## REQUEST
Begin at the first line below and copy each line exactly, ending with the line where "---- filler, end" appears.

════

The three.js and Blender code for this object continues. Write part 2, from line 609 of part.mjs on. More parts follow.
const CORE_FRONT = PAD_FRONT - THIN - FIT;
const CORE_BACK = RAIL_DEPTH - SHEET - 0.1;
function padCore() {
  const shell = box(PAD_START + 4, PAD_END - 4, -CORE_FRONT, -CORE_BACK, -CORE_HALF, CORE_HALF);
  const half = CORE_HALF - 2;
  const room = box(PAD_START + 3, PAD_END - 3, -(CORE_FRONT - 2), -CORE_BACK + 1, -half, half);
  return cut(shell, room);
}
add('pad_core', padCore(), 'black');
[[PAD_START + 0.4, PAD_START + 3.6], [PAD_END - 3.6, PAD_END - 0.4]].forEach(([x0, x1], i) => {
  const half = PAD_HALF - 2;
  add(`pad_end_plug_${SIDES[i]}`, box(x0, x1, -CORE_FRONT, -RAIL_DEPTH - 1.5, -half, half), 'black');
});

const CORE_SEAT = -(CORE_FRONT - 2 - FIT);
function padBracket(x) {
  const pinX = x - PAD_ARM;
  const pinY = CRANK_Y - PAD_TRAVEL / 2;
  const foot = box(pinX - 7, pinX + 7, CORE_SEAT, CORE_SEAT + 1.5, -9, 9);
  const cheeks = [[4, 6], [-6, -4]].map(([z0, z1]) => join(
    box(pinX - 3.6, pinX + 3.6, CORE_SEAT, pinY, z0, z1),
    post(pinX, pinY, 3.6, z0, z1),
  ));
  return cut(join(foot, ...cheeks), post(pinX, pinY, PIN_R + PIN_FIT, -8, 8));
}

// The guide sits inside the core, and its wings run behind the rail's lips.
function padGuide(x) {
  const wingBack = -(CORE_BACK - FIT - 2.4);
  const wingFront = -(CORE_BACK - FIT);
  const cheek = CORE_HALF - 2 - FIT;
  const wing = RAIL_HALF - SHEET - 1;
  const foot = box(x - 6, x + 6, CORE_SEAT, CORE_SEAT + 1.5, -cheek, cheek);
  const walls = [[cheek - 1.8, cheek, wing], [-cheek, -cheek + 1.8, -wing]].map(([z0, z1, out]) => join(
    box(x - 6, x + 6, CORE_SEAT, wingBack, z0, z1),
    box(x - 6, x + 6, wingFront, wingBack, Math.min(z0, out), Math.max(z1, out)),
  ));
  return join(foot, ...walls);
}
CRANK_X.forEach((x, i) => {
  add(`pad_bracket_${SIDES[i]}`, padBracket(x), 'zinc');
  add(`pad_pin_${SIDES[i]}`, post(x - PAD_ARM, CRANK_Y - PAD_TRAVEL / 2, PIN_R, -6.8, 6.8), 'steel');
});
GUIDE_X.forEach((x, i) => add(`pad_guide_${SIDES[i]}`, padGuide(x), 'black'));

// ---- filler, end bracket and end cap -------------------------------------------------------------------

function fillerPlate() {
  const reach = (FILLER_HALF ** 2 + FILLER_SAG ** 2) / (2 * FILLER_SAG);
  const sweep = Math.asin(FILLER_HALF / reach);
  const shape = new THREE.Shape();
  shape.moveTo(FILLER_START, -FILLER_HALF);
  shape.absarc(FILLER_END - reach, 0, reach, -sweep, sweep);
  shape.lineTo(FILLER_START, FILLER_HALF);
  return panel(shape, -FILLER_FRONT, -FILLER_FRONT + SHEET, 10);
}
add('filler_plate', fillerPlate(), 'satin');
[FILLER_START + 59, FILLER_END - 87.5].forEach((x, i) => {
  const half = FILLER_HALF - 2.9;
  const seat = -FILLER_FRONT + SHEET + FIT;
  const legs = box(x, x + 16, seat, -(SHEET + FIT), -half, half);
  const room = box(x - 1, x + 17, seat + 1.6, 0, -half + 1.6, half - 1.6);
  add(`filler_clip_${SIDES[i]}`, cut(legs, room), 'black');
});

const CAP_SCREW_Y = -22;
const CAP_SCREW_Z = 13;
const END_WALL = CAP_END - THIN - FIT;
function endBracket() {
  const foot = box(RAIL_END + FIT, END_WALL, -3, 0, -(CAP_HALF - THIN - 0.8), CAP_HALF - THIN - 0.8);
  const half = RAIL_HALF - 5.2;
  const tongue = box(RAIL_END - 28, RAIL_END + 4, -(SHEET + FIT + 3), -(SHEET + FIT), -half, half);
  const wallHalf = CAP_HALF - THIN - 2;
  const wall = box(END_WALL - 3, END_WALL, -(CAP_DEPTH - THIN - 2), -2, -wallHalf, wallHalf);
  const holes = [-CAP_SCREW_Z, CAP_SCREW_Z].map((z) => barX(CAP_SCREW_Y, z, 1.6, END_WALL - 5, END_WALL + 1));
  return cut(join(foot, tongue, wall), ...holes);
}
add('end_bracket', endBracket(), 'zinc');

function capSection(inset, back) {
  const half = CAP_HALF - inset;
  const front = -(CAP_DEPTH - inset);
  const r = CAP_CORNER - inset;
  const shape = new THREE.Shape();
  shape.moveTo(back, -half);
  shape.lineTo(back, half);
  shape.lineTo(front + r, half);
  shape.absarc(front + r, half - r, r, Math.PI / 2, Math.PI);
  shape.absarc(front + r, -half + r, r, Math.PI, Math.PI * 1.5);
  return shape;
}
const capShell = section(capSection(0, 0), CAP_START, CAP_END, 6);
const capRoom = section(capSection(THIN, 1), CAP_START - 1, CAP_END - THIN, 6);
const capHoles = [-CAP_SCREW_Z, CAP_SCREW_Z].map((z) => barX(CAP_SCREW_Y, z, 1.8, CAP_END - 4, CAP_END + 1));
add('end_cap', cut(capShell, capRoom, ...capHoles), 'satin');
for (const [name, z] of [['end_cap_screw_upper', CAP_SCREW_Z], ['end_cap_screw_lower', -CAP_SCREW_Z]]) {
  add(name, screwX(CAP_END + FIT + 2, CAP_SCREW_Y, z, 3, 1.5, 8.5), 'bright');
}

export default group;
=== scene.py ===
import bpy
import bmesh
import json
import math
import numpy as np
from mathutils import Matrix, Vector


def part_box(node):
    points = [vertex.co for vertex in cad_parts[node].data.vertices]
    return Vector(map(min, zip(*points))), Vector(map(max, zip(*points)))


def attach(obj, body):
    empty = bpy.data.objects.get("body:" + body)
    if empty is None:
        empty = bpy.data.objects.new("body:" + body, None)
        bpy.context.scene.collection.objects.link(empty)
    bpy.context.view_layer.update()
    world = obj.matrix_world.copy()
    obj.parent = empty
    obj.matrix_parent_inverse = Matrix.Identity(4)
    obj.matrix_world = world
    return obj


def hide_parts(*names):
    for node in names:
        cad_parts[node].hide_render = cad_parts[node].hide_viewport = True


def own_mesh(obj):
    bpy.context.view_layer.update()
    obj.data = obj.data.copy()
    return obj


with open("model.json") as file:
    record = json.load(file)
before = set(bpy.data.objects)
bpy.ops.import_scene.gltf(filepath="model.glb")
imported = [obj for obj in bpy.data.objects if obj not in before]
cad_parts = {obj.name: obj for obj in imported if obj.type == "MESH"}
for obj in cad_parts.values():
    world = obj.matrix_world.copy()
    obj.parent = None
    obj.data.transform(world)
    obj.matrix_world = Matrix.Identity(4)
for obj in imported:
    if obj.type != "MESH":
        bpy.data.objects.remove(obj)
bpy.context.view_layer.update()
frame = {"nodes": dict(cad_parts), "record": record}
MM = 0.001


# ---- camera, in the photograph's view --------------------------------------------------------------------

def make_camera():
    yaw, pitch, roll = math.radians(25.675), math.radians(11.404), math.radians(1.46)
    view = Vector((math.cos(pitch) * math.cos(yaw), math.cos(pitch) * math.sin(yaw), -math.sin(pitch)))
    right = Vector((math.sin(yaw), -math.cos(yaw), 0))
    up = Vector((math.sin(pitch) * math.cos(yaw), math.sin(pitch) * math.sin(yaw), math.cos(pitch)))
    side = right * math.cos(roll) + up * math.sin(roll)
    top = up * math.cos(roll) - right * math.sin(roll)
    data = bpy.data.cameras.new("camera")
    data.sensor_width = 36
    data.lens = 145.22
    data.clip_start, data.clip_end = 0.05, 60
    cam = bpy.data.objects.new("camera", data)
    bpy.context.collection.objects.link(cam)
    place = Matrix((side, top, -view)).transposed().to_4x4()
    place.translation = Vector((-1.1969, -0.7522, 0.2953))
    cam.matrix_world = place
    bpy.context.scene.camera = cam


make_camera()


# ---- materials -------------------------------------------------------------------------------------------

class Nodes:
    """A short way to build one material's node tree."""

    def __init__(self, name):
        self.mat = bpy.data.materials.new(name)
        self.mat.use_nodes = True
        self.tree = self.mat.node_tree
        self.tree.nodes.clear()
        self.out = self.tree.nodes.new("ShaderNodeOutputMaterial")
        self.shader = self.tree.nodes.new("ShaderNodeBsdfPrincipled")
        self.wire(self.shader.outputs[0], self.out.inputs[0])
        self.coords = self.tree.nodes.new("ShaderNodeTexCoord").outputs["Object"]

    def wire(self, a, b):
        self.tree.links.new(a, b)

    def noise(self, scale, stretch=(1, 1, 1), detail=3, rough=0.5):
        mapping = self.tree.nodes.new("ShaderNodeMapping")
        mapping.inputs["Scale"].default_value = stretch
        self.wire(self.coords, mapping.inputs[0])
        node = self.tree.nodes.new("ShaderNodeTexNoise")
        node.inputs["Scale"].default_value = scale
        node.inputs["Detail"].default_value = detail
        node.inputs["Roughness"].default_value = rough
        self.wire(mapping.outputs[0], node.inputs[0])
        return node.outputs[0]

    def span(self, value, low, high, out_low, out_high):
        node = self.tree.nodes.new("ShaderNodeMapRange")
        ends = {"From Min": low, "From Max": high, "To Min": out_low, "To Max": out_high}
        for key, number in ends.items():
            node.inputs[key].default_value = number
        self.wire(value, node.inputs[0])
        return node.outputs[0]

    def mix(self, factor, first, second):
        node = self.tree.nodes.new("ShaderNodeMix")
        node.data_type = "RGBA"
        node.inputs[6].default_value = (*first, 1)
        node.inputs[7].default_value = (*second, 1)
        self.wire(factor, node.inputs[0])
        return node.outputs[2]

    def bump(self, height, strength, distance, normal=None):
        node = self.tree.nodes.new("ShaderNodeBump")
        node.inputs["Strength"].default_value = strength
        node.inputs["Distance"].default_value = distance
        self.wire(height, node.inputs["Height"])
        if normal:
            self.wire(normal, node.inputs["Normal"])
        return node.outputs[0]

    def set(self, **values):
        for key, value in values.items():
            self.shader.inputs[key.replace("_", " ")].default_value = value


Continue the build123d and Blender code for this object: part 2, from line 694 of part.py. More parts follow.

════

## CORRECT RESPONSE
The three.js and Blender code for this object continues. Write part 2, from line 609 of part.mjs on. More parts follow.
const CORE_FRONT = PAD_FRONT - THIN - FIT;
const CORE_BACK = RAIL_DEPTH - SHEET - 0.1;
function padCore() {
  const shell = box(PAD_START + 4, PAD_END - 4, -CORE_FRONT, -CORE_BACK, -CORE_HALF, CORE_HALF);
  const half = CORE_HALF - 2;
  const room = box(PAD_START + 3, PAD_END - 3, -(CORE_FRONT - 2), -CORE_BACK + 1, -half, half);
  return cut(shell, room);
}
add('pad_core', padCore(), 'black');
[[PAD_START + 0.4, PAD_START + 3.6], [PAD_END - 3.6, PAD_END - 0.4]].forEach(([x0, x1], i) => {
  const half = PAD_HALF - 2;
  add(`pad_end_plug_${SIDES[i]}`, box(x0, x1, -CORE_FRONT, -RAIL_DEPTH - 1.5, -half, half), 'black');
});

const CORE_SEAT = -(CORE_FRONT - 2 - FIT);
function padBracket(x) {
  const pinX = x - PAD_ARM;
  const pinY = CRANK_Y - PAD_TRAVEL / 2;
  const foot = box(pinX - 7, pinX + 7, CORE_SEAT, CORE_SEAT + 1.5, -9, 9);
  const cheeks = [[4, 6], [-6, -4]].map(([z0, z1]) => join(
    box(pinX - 3.6, pinX + 3.6, CORE_SEAT, pinY, z0, z1),
    post(pinX, pinY, 3.6, z0, z1),
  ));
  return cut(join(foot, ...cheeks), post(pinX, pinY, PIN_R + PIN_FIT, -8, 8));
}

// The guide sits inside the core, and its wings run behind the rail's lips.
function padGuide(x) {
  const wingBack = -(CORE_BACK - FIT - 2.4);
  const wingFront = -(CORE_BACK - FIT);
  const cheek = CORE_HALF - 2 - FIT;
  const wing = RAIL_HALF - SHEET - 1;
  const foot = box(x - 6, x + 6, CORE_SEAT, CORE_SEAT + 1.5, -cheek, cheek);
  const walls = [[cheek - 1.8, cheek, wing], [-cheek, -cheek + 1.8, -wing]].map(([z0, z1, out]) => join(
    box(x - 6, x + 6, CORE_SEAT, wingBack, z0, z1),
    box(x - 6, x + 6, wingFront, wingBack, Math.min(z0, out), Math.max(z1, out)),
  ));
  return join(foot, ...walls);
}
CRANK_X.forEach((x, i) => {
  add(`pad_bracket_${SIDES[i]}`, padBracket(x), 'zinc');
  add(`pad_pin_${SIDES[i]}`, post(x - PAD_ARM, CRANK_Y - PAD_TRAVEL / 2, PIN_R, -6.8, 6.8), 'steel');
});
GUIDE_X.forEach((x, i) => add(`pad_guide_${SIDES[i]}`, padGuide(x), 'black'));

// ---- filler, end bracket and end cap -------------------------------------------------------------------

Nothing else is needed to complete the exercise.